● GIVEN INSTRUCTION:
Seek out every line containing the word "describe", and copy each.

● STORED ROWS:
..............................

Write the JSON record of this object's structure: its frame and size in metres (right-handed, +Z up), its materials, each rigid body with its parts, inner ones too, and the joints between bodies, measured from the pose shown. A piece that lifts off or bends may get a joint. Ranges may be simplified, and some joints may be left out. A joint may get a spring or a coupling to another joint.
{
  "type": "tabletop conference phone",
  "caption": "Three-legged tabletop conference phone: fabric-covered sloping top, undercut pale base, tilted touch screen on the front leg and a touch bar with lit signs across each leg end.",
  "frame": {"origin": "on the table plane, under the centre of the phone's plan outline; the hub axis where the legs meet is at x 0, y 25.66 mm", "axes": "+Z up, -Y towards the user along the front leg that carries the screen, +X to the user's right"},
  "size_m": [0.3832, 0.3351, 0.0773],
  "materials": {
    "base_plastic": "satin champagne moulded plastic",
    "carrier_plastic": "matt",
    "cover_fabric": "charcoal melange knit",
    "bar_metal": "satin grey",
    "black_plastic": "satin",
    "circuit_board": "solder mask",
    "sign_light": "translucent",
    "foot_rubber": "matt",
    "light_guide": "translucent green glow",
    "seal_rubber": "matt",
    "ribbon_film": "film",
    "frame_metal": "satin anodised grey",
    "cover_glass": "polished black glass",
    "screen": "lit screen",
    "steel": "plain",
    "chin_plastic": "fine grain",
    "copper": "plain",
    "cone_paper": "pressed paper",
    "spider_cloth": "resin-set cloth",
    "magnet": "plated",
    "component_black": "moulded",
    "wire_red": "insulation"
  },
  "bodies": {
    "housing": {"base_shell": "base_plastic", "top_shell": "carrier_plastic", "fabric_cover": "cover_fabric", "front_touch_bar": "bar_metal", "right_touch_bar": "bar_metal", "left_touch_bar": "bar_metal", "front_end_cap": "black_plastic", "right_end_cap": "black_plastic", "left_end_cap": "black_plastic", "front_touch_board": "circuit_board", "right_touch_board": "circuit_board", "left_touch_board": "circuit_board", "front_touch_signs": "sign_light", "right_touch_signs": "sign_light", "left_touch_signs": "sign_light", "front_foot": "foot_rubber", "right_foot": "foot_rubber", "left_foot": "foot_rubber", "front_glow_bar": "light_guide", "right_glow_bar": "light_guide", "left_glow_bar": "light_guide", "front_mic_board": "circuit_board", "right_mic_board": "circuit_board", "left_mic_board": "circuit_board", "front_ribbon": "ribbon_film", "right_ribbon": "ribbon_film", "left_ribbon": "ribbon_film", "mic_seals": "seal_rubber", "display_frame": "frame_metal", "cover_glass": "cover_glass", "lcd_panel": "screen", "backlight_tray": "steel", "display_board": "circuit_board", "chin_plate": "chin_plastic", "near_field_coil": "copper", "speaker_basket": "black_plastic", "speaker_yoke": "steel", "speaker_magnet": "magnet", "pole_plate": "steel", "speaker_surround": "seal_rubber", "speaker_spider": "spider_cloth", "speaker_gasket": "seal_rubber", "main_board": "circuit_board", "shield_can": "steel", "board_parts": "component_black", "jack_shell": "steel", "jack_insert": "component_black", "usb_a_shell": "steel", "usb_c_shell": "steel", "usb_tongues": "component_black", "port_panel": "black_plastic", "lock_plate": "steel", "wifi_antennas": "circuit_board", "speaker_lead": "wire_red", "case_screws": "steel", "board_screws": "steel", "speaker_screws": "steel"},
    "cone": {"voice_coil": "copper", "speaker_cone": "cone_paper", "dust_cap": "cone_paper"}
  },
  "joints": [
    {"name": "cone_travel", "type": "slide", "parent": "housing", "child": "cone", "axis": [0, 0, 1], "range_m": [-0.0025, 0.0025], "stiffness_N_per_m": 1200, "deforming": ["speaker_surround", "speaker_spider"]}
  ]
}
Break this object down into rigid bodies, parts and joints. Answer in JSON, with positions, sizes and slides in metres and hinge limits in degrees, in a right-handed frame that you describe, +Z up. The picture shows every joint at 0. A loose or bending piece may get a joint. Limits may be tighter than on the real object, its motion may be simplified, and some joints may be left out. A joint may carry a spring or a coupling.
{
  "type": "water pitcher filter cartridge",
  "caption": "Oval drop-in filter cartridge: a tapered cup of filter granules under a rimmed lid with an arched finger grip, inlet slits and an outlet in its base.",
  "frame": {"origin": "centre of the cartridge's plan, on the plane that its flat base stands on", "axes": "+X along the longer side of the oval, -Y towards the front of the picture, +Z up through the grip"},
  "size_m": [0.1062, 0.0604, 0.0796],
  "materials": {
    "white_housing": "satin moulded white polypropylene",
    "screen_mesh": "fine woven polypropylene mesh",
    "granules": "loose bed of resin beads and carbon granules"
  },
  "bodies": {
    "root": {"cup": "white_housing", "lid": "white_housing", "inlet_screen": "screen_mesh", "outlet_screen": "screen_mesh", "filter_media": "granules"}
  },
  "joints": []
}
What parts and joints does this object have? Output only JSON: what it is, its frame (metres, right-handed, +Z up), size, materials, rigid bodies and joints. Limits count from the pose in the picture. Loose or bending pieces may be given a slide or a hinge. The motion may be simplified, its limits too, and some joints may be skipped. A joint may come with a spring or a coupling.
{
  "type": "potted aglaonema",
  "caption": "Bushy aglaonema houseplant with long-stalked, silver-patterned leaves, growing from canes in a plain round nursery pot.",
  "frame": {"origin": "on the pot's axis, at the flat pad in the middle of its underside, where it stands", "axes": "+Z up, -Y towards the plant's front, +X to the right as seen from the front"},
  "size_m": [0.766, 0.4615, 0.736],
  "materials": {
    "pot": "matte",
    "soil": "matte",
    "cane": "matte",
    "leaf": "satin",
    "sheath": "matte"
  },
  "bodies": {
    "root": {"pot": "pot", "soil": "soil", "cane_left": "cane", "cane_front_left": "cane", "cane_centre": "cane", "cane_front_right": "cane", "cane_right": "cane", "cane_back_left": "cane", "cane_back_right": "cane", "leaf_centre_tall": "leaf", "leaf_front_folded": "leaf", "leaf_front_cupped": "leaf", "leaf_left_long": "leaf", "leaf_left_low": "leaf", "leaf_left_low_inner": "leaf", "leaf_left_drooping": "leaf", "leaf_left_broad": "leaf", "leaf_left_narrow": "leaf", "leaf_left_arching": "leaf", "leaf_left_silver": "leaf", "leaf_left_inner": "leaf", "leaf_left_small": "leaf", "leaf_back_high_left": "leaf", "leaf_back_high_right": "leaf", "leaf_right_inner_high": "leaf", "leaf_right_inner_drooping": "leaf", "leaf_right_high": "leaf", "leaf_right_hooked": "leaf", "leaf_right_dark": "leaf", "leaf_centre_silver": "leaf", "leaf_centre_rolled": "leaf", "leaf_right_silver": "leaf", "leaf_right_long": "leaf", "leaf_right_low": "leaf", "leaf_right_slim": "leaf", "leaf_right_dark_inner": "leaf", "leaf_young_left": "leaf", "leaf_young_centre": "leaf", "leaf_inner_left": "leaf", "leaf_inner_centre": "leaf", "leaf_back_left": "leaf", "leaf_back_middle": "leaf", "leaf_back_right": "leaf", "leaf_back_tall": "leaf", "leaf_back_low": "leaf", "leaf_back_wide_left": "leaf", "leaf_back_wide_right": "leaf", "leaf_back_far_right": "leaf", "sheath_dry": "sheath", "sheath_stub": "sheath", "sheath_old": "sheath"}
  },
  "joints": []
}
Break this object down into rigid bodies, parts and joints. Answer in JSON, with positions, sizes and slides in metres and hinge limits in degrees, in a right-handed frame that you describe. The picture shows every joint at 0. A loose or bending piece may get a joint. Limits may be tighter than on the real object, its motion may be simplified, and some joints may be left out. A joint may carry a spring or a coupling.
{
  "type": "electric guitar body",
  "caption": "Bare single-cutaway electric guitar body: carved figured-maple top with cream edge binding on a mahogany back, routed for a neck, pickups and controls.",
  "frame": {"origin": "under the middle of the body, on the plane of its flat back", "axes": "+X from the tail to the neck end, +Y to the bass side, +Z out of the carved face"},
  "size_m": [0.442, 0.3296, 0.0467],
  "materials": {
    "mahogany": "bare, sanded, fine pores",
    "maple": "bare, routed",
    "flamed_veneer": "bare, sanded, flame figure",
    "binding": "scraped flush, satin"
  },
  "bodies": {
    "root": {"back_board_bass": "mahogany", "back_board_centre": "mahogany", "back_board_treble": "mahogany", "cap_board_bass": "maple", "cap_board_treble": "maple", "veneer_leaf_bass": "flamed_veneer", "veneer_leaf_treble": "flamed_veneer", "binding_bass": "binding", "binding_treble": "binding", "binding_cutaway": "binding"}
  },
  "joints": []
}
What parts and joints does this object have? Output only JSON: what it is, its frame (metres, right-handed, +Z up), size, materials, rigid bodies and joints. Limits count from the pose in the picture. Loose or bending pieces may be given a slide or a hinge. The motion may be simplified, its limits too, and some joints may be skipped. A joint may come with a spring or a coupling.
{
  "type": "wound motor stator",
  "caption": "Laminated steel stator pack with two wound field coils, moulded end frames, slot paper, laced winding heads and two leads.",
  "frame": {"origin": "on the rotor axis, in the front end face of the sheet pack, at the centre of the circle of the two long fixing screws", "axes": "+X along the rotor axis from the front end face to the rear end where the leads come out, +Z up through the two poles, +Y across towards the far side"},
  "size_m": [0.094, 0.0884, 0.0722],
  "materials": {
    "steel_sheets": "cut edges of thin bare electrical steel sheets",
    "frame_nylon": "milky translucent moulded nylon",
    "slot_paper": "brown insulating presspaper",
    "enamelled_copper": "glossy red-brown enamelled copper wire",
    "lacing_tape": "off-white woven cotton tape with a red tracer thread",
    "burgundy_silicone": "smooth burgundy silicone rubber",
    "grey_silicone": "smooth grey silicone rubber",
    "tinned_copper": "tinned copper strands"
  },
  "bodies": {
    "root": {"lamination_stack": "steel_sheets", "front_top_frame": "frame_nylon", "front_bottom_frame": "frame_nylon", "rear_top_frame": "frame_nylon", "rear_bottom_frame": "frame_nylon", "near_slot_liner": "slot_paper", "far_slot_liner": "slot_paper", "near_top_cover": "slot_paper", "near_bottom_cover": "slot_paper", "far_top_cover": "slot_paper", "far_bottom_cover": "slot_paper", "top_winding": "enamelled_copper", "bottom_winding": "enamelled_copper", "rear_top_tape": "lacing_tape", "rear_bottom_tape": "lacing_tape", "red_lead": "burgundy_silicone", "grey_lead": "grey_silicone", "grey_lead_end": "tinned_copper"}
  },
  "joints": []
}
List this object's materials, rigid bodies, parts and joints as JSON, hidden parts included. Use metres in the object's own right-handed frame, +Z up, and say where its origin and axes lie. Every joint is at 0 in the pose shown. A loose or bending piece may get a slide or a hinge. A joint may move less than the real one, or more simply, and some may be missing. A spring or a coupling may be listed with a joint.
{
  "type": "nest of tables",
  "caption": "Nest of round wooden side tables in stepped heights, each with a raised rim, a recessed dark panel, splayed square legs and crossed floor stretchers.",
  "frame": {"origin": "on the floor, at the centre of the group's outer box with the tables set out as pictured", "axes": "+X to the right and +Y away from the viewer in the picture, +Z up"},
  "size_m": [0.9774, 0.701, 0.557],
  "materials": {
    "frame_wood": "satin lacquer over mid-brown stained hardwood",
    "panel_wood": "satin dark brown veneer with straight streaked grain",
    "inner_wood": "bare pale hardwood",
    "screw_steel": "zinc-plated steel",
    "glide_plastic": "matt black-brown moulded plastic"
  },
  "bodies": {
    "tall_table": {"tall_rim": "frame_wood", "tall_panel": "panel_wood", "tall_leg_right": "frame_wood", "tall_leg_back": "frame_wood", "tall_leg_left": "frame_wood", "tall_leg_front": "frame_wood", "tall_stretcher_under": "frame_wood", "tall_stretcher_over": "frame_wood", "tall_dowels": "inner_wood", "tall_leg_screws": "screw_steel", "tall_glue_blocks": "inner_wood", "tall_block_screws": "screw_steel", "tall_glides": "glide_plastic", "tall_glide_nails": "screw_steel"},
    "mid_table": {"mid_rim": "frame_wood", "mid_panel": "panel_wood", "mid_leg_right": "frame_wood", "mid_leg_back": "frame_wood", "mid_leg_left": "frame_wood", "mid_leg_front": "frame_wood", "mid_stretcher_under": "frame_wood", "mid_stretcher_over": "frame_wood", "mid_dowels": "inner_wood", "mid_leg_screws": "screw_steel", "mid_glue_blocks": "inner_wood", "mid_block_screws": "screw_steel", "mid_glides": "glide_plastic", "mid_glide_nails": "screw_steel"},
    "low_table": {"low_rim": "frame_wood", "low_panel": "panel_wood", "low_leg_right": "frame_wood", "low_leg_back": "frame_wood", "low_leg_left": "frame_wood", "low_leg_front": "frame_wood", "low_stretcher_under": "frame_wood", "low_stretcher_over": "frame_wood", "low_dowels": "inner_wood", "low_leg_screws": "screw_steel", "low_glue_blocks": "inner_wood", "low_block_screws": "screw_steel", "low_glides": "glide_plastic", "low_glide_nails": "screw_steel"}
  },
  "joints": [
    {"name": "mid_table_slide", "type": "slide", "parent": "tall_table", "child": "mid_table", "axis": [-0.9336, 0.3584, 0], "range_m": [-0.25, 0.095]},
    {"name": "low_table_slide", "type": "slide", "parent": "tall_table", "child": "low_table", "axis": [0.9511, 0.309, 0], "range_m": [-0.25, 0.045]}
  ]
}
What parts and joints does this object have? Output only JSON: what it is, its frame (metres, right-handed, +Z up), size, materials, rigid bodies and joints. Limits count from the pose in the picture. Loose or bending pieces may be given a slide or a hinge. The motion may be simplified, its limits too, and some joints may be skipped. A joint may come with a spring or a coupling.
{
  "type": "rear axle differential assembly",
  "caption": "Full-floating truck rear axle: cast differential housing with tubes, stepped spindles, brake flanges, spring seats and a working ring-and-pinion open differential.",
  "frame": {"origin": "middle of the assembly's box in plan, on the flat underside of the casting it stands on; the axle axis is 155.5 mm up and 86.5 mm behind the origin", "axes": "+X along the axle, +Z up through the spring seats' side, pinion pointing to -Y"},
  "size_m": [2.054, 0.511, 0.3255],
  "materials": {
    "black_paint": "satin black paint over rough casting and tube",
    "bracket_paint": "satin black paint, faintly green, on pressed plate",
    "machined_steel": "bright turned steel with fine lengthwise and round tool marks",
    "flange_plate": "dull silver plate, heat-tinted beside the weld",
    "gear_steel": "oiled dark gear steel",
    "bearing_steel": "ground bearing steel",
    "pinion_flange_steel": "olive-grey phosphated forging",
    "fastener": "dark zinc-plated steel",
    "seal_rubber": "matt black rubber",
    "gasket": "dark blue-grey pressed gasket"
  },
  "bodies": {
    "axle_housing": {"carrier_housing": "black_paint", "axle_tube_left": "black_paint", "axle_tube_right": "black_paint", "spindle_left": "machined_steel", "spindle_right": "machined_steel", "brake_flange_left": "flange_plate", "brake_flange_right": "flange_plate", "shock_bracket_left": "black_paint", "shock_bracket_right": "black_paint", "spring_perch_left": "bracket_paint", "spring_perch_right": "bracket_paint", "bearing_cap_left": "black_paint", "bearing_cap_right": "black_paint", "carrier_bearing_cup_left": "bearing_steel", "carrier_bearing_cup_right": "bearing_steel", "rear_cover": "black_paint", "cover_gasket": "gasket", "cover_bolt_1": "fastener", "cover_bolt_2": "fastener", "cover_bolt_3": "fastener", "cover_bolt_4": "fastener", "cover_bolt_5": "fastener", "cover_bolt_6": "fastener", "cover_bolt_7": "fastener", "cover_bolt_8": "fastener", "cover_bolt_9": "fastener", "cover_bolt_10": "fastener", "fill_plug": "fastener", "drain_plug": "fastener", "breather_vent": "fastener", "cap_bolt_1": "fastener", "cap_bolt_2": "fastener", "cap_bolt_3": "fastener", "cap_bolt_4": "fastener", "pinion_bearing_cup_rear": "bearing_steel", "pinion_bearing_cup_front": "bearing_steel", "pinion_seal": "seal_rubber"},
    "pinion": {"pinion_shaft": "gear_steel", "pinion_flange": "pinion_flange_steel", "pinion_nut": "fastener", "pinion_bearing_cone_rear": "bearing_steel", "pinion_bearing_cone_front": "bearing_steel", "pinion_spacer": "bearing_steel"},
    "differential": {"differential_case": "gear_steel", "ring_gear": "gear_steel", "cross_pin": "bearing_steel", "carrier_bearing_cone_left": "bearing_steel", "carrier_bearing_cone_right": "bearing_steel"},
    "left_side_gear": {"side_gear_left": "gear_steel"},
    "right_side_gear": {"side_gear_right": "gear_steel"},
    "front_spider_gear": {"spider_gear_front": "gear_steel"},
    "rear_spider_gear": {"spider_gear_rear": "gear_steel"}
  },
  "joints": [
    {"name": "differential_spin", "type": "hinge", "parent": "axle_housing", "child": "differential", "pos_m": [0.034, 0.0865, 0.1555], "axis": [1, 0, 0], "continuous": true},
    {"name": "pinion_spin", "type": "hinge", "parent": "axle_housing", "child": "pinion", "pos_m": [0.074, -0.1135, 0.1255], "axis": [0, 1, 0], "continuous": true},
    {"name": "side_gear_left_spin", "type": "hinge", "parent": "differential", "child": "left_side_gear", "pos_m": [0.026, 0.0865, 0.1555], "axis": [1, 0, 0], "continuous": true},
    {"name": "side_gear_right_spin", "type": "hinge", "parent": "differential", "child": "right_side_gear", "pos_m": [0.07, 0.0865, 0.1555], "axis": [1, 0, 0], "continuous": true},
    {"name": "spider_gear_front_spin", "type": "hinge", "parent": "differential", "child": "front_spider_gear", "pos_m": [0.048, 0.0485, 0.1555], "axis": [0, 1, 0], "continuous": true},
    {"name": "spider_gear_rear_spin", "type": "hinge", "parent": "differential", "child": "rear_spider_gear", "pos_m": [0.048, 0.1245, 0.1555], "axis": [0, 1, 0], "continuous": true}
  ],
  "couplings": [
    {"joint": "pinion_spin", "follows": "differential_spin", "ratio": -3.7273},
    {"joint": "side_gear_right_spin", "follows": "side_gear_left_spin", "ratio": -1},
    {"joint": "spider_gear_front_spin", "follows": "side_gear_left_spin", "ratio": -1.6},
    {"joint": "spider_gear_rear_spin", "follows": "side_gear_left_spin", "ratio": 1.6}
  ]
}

..............................

● EXERCISE RESULT:
Break this object down into rigid bodies, parts and joints. Answer in JSON, with positions, sizes and slides in metres and hinge limits in degrees, in a right-handed frame that you describe, +Z up. The picture shows every joint at 0. A loose or bending piece may get a joint. Limits may be tighter than on the real object, its motion may be simplified, and some joints may be left out. A joint may carry a spring or a coupling.
Break this object down into rigid bodies, parts and joints. Answer in JSON, with positions, sizes and slides in metres and hinge limits in degrees, in a right-handed frame that you describe. The picture shows every joint at 0. A loose or bending piece may get a joint. Limits may be tighter than on the real object, its motion may be simplified, and some joints may be left out. A joint may carry a spring or a coupling.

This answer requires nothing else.